No julgamento do caso de Bittar, investigado por uso irregular de cota parlamentar, o ministro Luiz Edson Fachin defendeu que a tese dos "mandatos cruzados" valeria "exclusivamente" para parlamentares federais, quando a troca de mandatos ocorre no âmbito do Congresso Nacional, já que o foro de deputados e senadores é o mesmo STF.
No julgamento do caso de Flávio, porém, Fachin ficou vencido por Gilmar Mendes, Ricardo Lewandowski e o indicado pelo pai do réu, Kássio Nunes Marques. Assim se chegou à bizarrice de um ex-deputado estadual manter o foro em Órgão Especial de Tribunal de Justiça - no caso, do Rio de Janeiro - porque virou senador.
Ninguém deu muito bola para a notícia de que o governo Bolsonaro havia empregado o primo de Gilmar no ministério da Justiça e Segurança Pública, além de ter-se empenhado, por meio do Itamaraty, na vitoriosa campanha do advogado do ministro para ocupar uma cadeira de juiz na Corte Interamericana de Direitos Humanos.

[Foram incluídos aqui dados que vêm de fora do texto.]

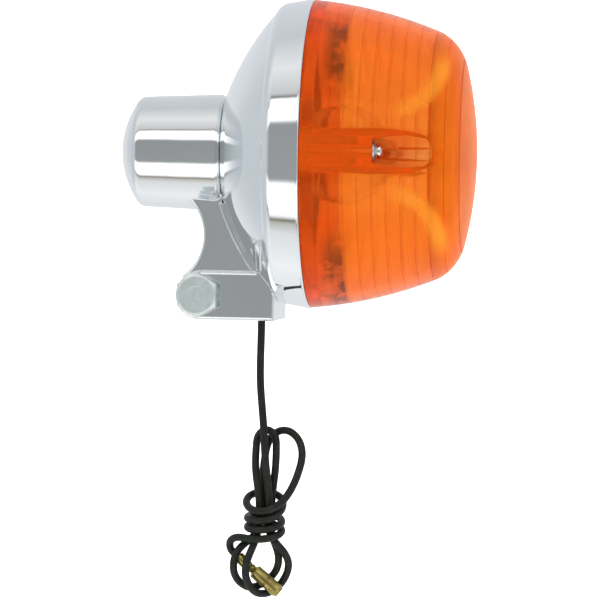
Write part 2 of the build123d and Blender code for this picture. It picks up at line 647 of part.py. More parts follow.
def hank_points():
    """Centre line of the hanging lead in the hank's frame: (across, up, towards the bolt's head)."""
    pivot = HANK.to_local_coords(Vector(LEAD_DROP_X, 0, PIVOT_Z))
    drop = [(pivot.X, pivot.Y, 0), (-1.3, 36, 0.3), (-0.4, 25, 1.2), (0.2, 15, 1.3)]
    core_front_right = [(0.9, 8.0, 1.25), (1.0, 1.0, 1.25)]
    loop_b = [
        (1.5, -3.6, 1.0), (4.0, -7.0, 0.4), (5.8, -11.0, -1.5), (4.6, -15.3, -2.7),
        (2.0, -18.2, -2.8), (-1.0, -19.1, -0.9), (-3.7, -17.0, 2.2), (-4.8, -12.6, 3.7), (-3.7, -8.2, 3.3),
    ]
    core_front_left = [(-2.2, -4.0, 1.5), (-1.5, 0.5, 1.25), (-1.6, 6.5, 1.25)]
    upper_loop = [
        (-2.5, 13.5, 0.6), (-2.5, 19.5, -0.6), (-1.7, 22.6, -1.1), (0.1, 23.6, -1.4),
        (1.9, 22.6, -1.6), (2.6, 19.5, -1.6), (2.4, 13.5, -1.4),
    ]
    core_back_right = [(1.6, 6.5, -1.25), (1.3, 0.0, -1.25)]
    loop_a = [
        (1.6, -4.0, -1.4), (3.1, -9.0, -1.8), (2.4, -13.2, -2.6), (-0.5, -16.2, -3.1),
        (-4.2, -17.5, -1.3), (-7.3, -15.2, 0.6), (-8.1, -11.6, 2.3), (-7.4, -8.4, 2.35), (-5.4, -5.9, 0.8),
    ]
    core_back_left = [(-2.9, -3.6, -0.7), (-1.5, 0.0, -1.25), (-1.1, 5.0, -1.4)]
    big_loop = [
        (-0.5, 17.0, -3.5), (1.3, 21.9, -4.3), (4.9, 23.4, -3.0), (8.2, 21.4, -1.6),
        (9.5, 17.6, -0.4), (8.8, 13.2, 0.9), (7.2, 9.0, 2.2), (5.0, 5.7, 3.5),
    ]
    first, last = 0.22, WRAPS - 0.72
    steps = 8 * WRAPS
    wraps = [wrap_point(first + (last - first) * i / steps) for i in range(steps + 1)]
    tail = [(-4.4, -4.2, 3.8), (-7.2, -4.1, 2.4), (-9.1, -5.4, 1.0), (-9.0, -7.5, 0.25), (-7.9, -8.72, 0.2)]
    return (
        drop + core_front_right + loop_b + core_front_left + upper_loop + core_back_right
        + loop_a + core_back_left + big_loop + wraps + tail + [PLUG_START]
    )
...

A decisão de 2018 do STF de transferir à primeira instância as investigações sobre parlamentares federais com mandatos encerrados simplesmente sofreu umas gambiarras, até o filho 01 do presidente sair impune das rachadinhas.

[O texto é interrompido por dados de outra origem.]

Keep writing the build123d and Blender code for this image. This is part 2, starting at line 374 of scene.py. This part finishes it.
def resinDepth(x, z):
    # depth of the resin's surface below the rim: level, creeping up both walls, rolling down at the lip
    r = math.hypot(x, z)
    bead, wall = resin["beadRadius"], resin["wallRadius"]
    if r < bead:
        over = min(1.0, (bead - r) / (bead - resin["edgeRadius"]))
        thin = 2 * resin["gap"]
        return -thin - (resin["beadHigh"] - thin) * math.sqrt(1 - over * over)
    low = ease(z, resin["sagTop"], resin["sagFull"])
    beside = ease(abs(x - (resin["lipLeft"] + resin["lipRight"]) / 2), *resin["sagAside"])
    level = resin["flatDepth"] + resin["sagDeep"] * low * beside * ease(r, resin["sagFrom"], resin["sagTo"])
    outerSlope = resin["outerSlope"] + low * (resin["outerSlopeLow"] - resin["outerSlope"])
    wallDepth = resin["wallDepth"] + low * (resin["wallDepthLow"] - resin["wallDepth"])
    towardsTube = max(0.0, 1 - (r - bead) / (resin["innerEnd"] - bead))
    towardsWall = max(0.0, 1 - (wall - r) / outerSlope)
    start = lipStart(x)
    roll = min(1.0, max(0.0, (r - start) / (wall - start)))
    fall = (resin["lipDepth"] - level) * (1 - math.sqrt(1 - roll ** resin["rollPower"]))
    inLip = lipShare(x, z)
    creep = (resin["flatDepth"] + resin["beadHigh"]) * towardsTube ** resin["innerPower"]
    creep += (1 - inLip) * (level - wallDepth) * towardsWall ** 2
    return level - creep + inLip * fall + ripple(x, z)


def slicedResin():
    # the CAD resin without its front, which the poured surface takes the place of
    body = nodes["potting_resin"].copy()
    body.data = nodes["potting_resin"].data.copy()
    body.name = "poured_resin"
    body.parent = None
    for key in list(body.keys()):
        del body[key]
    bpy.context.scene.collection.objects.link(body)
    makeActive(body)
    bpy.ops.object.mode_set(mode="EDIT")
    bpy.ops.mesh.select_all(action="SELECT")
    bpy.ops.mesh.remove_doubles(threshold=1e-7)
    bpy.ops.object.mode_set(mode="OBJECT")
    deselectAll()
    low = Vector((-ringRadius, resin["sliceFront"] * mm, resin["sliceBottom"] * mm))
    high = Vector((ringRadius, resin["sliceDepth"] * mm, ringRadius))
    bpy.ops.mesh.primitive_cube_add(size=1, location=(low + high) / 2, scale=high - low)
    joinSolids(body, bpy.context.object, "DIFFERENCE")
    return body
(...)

Agora é a vez do rachadão semissecreto do Orçamento.
3.
Jair Bolsonaro começou seu processo de interferir na Polícia Federal depois que avançou na Superintendência da PF no Rio o inquérito eleitoral sobre Flávio.
A partir daí, a imprensa contou 20 interferências internas quando os interesses do bolsonarismo foram atingidos.

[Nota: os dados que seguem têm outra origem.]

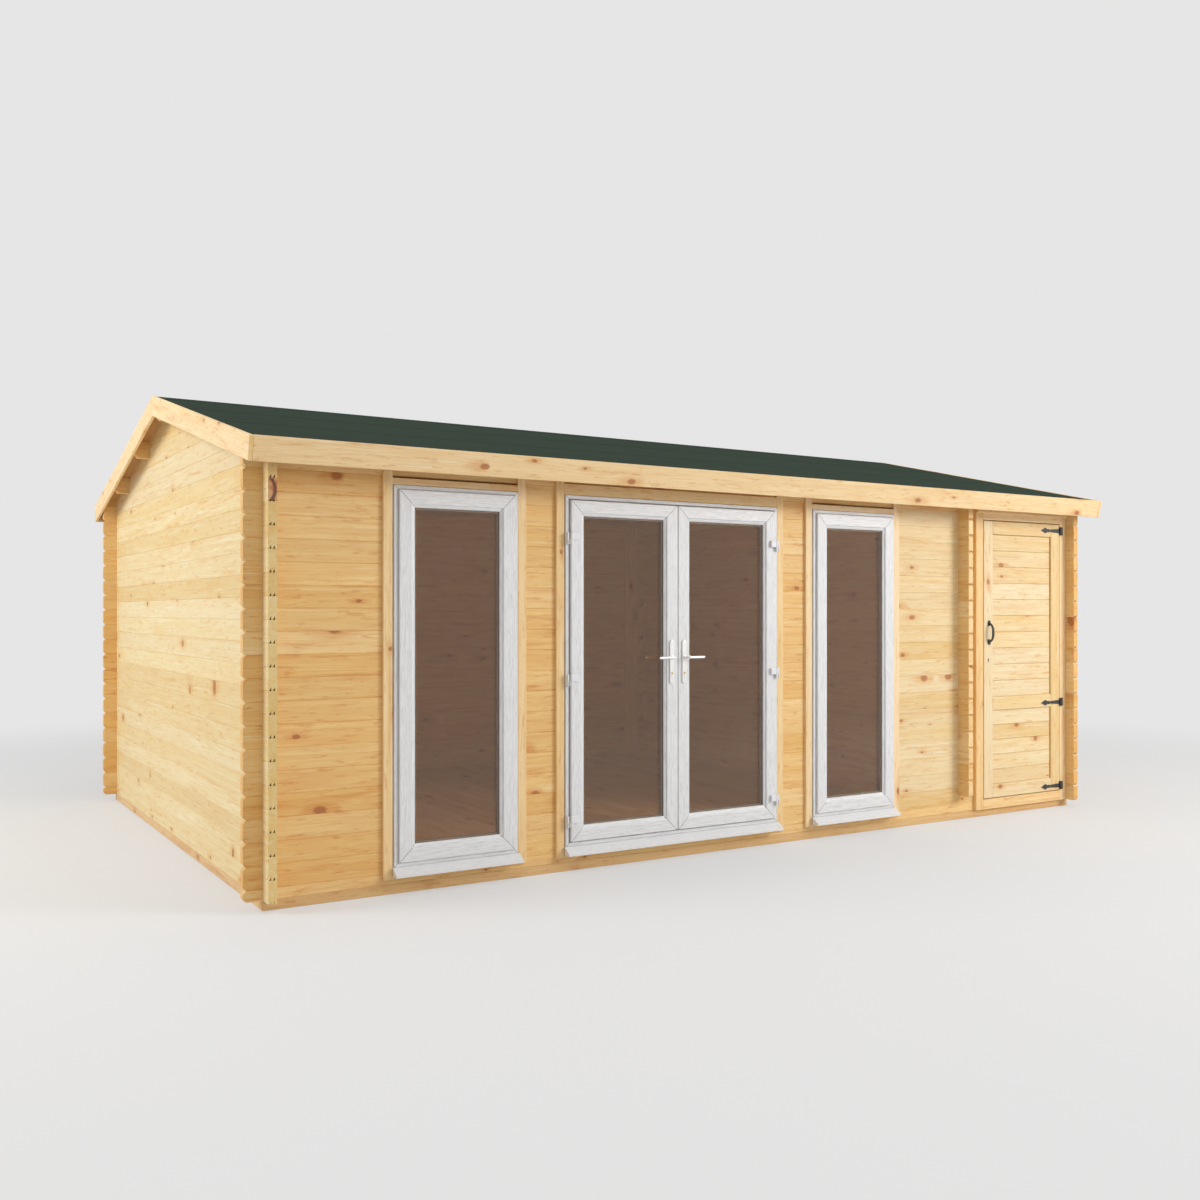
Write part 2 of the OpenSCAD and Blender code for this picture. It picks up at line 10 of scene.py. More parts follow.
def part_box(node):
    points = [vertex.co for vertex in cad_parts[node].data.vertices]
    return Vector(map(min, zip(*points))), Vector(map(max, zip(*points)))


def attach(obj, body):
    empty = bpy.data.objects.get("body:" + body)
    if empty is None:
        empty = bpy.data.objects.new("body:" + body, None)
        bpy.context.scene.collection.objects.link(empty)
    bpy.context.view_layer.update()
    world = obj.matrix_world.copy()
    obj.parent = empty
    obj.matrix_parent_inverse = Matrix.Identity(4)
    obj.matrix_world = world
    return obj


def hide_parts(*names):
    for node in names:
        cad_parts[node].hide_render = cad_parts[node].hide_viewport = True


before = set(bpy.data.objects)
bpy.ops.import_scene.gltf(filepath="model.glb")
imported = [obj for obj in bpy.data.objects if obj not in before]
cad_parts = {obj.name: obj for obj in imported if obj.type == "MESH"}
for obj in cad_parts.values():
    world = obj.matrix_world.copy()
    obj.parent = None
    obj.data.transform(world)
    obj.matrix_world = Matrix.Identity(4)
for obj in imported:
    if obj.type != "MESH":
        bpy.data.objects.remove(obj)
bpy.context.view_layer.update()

# ---- camera
# A moderately wide lens at eye height, off the left front corner.
scene = bpy.context.scene
lens = bpy.data.cameras.new("camera")
lens.lens = 35.5
lens.sensor_width = 36
lens.shift_y = 0.0103
camera = bpy.data.objects.new("camera", lens)
camera.location = (-4.658, -7.781, 1.454)
camera.rotation_euler = (math.pi / 2, 0, math.radians(-31.65))
scene.collection.objects.link(camera)
scene.camera = camera
scene.view_settings.view_transform = "Standard"

# ---- studio
# A pale floor that fades into a plain backdrop, lit by large soft lamps on
# the left and the right front and by an even sky.
def put(tree, kind, values=None, **settings):
    """A shader node of one kind, its sockets set or linked by name or number."""
    node = tree.nodes.new("ShaderNode" + kind)
    for key, value in settings.items():
        setattr(node, key, value)
    for key, value in (values or {}).items():
        if isinstance(value, bpy.types.NodeSocket):
            tree.links.new(value, node.inputs[key])
        else:
            node.inputs[key].default_value = value
    return node


def calc(tree, operation, *values):
    """The result of a Math node."""
    return put(tree, "Math", dict(enumerate(values)), operation=operation).outputs[0]


def spread(tree, value, low, high, out_low=0.0, out_high=1.0):
    """A value stretched from one range to another, and held inside it."""
    return put(tree, "MapRange", {0: value, 1: low, 2: high, 3: out_low, 4: out_high},
               interpolation_type="SMOOTHSTEP").outputs[0]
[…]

O atual diretor-geral, Paulo Maiurino, negou sua participação, claro:
"Desafio qualquer delegado a dizer e a provar que, na minha gestão, algum deles recebeu orientação para agir de uma forma ou de outra numa investigação, para proteger ou perseguir alguém. Isso seria um absurdo, um crime grave."
Ninguém precisa receber orientação para agir de uma forma, quando os membros de uma corporação são retaliados por agir de outra.
Dentro e fora dela, todo mundo entende o recado.